Tai Ji Quan / Amphora



Trois principes convergent dans ce sens : celui du wu-wei (" le non-agir " : ne jamais forcer en rien pour ne pas contrecarrer par des gestes intempestifs le rythme naturel des choses; ne pas faire, mais laisser SE faire), celui du wang o (faire le vide en soi, s'oublier soi-même, afin d'être réceptif), celui du tzu jan (l'efficacité du spontané, de l'immédiateté).


Wu-wei réfère à la non-action, à la non-ingérence, au lâcher-prise (le wei est une action qui contrecarre le rythme des choses). Ce n'est ni l'indifférence ni le laisser-aller, c'est la recherche du naturel, de l'ouverture d'esprit, du détachement des choses et, plus loin, de la tolérance, de la souplesse, de l'abnégation du " moi " en tant que créateur d'illusions, donc ennemi du vrai. Wu-wei vise à l'état sans désir, à la quiétude, à la sérénité, facteur de réalisation.


Lao Tseu sur son buffle traversant la montagne



Un esprit agité déforme la réalité et perd tout contrôle sur le corps ; la pensée doit rester claire, non agitée par des passions perturbatrices; elle devient alors parfaitement réceptive aux faits les plus inattendus, et le corps suit. L'action qui découle alors d'une telle attitude est si franche et si naturelle qu'elle dépasse la portée de l'action ordinaire, " vulgaire ", toujours précédée d'hésitations. Une telle action est vraiment efficace parce que en conformité avec le Dao. Seule la spontanéité crée le mouvement parfait, car il s'inscrit alors, en dehors de soi, dans l'harmonie du grand mouvement céleste.

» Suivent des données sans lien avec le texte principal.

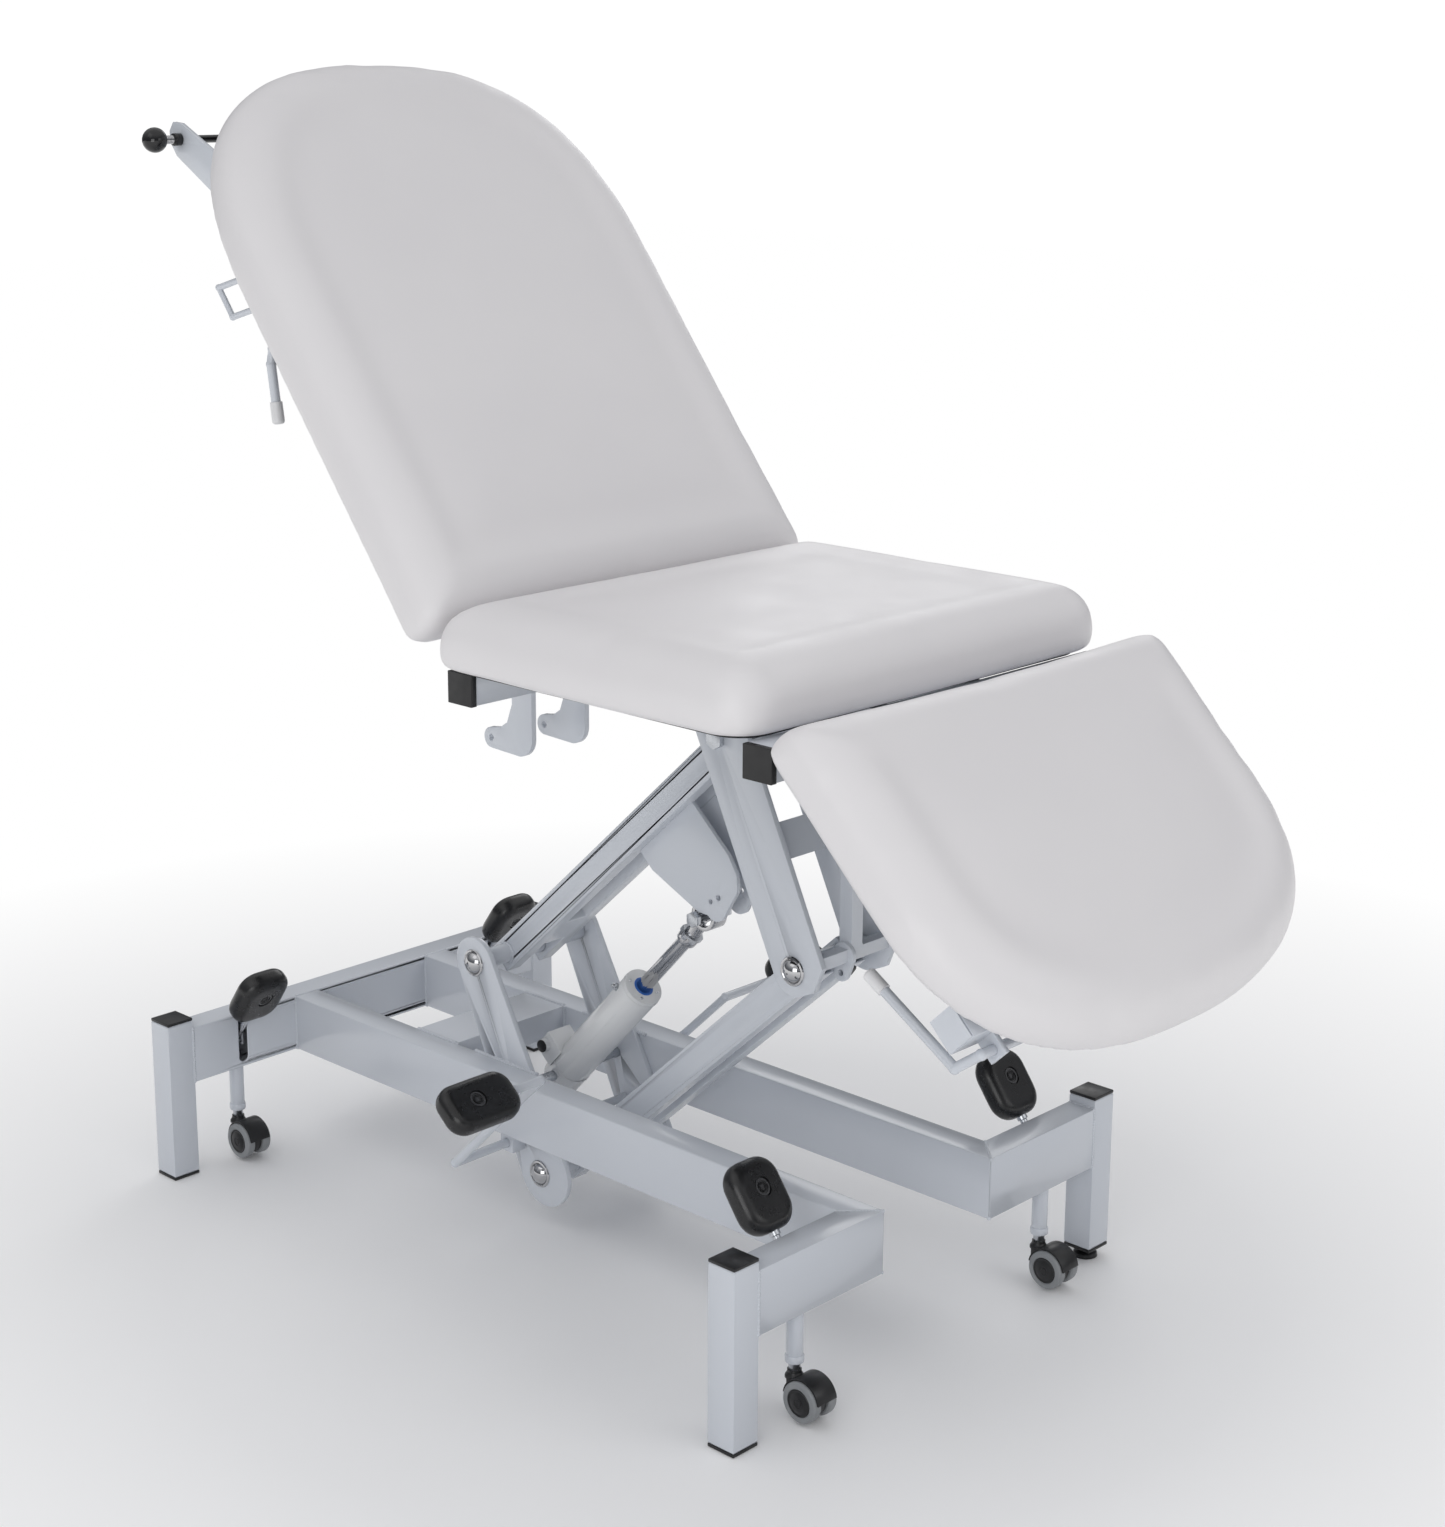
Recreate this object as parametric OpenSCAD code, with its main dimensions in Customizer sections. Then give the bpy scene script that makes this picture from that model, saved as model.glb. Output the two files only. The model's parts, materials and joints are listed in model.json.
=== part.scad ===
// Hydraulic examination couch: three-section padded top on a parallel-arm lift and a steel base.
// X runs across the couch, Y along it (foot end at -Y), Z up from the floor. Millimetres.

/* [Base frame] */
// overall width over the corner posts
base_w = 710; // [600:5:800]
// foot face of the base
foot_y = -366; // [-450:1:-300]
// head face of the base
head_y = 732; // [600:1:800]
// section width of posts, rails and beams
tube_w = 40; // [30:1:50]
// section height of rails and beams
rail_h = 80; // [60:1:100]
// top of rails and beams
rail_top = 214; // [180:1:260]
// clear gap between the two long rails
rail_gap = 200; // [160:1:260]
// top of the corner posts with their caps
post_top = 229; // [200:1:260]
// wall thickness of the steel tubes
wall = 3; // [2:0.5:4]

/* [Lift arms] */
// distance between the pivots of one arm
arm_len = 565; // [500:1:620]
// arm angle above the floor as posed
arm_deg = 42.4; // [5:0.1:55]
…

Wu-wei est donc une passivité créatrice. De la non-action surgissent toutes les potentialités d'action ; ne rien faire, c'est par là même tout faire. L'esprit du wu-wei est partout en Chine. Kuo Ksiang dit : " Par wu-wei, il ne faut pas entendre ne rien faire, il faut entendre qu'on laisse chaque chose se faire spontanément, de sorte à être en accord avec les lois naturelles " et Lin Yu-tang : " c'est l'art de maîtriser les circonstances sans leur opposer de résistance ; le principe d'esquiver une force qui vient sur vous en sorte qu'elle ne puisse vous atteindre. Ainsi, celui qui connaît les lois de la vie, jamais ne s'oppose aux événements ; il en change le cours par son acceptation, son intégration, jamais par le refus. Il accepte toutes choses jusqu'à ce que, les ayant assimilées toutes, il parvienne à leur maîtrise parfaite. "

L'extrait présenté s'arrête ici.